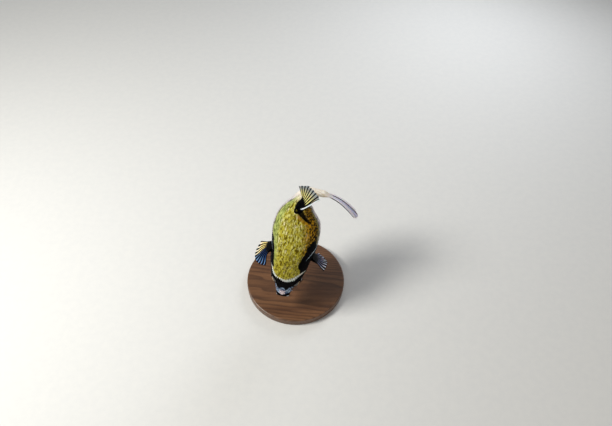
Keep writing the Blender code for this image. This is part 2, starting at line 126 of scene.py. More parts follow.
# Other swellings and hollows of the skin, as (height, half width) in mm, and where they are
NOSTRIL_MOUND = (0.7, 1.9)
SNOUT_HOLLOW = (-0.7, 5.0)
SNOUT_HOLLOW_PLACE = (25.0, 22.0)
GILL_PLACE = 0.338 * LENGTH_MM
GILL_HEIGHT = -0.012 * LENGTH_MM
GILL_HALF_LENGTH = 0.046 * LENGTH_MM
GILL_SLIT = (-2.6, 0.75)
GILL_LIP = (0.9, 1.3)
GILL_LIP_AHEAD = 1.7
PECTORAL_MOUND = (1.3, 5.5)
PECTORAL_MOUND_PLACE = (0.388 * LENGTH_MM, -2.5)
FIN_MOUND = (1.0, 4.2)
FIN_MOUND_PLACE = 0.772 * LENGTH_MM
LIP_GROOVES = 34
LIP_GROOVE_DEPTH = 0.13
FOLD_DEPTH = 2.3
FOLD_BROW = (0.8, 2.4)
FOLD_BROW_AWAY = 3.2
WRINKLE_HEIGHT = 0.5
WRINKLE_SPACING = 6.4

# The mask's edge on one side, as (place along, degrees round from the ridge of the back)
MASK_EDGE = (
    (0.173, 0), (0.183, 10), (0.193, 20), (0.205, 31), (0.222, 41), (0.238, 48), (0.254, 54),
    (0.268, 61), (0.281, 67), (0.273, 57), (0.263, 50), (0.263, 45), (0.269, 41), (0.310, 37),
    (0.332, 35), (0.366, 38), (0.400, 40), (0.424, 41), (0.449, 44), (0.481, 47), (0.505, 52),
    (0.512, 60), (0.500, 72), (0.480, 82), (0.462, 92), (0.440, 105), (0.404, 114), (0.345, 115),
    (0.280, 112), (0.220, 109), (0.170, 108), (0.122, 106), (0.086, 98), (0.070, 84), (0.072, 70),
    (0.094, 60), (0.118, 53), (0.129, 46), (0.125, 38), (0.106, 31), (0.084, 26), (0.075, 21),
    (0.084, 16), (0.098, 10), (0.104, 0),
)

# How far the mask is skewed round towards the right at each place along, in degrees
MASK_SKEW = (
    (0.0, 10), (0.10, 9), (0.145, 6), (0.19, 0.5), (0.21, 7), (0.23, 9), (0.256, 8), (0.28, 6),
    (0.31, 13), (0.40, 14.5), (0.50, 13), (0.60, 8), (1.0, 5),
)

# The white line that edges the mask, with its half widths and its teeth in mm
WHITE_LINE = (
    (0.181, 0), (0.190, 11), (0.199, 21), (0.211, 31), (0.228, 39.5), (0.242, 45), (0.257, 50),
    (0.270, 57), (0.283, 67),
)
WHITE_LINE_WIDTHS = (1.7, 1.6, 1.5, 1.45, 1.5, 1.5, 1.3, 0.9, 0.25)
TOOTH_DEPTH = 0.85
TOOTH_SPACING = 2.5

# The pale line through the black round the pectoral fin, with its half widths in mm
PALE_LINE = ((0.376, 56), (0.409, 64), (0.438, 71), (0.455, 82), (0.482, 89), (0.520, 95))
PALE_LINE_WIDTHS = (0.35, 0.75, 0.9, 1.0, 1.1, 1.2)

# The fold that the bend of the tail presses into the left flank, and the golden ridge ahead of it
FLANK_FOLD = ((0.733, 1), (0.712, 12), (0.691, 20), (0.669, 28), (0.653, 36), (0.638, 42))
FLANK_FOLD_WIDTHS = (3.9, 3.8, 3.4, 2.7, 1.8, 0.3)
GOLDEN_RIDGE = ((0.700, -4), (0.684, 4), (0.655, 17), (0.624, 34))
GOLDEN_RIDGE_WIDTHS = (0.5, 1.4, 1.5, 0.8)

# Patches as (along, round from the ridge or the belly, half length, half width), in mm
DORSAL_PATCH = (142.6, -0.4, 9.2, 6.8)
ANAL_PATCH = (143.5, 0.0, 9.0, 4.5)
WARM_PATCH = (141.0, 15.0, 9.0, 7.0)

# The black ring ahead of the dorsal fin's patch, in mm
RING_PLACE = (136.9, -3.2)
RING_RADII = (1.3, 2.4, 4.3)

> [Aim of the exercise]
Begin with the first line of the data above and, please, print each line exactly until you have printed the line containing "WRINKLE_SPACING = 6.4"; print nothing else.

> [Worked answer]
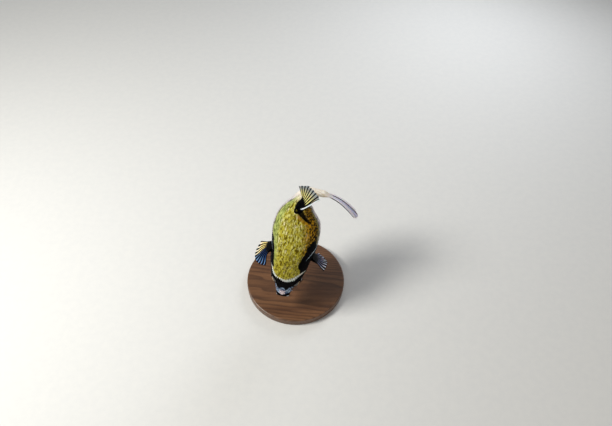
Keep writing the Blender code for this image. This is part 2, starting at line 126 of scene.py. More parts follow.
# Other swellings and hollows of the skin, as (height, half width) in mm, and where they are
NOSTRIL_MOUND = (0.7, 1.9)
SNOUT_HOLLOW = (-0.7, 5.0)
SNOUT_HOLLOW_PLACE = (25.0, 22.0)
GILL_PLACE = 0.338 * LENGTH_MM
GILL_HEIGHT = -0.012 * LENGTH_MM
GILL_HALF_LENGTH = 0.046 * LENGTH_MM
GILL_SLIT = (-2.6, 0.75)
GILL_LIP = (0.9, 1.3)
GILL_LIP_AHEAD = 1.7
PECTORAL_MOUND = (1.3, 5.5)
PECTORAL_MOUND_PLACE = (0.388 * LENGTH_MM, -2.5)
FIN_MOUND = (1.0, 4.2)
FIN_MOUND_PLACE = 0.772 * LENGTH_MM
LIP_GROOVES = 34
LIP_GROOVE_DEPTH = 0.13
FOLD_DEPTH = 2.3
FOLD_BROW = (0.8, 2.4)
FOLD_BROW_AWAY = 3.2
WRINKLE_HEIGHT = 0.5
WRINKLE_SPACING = 6.4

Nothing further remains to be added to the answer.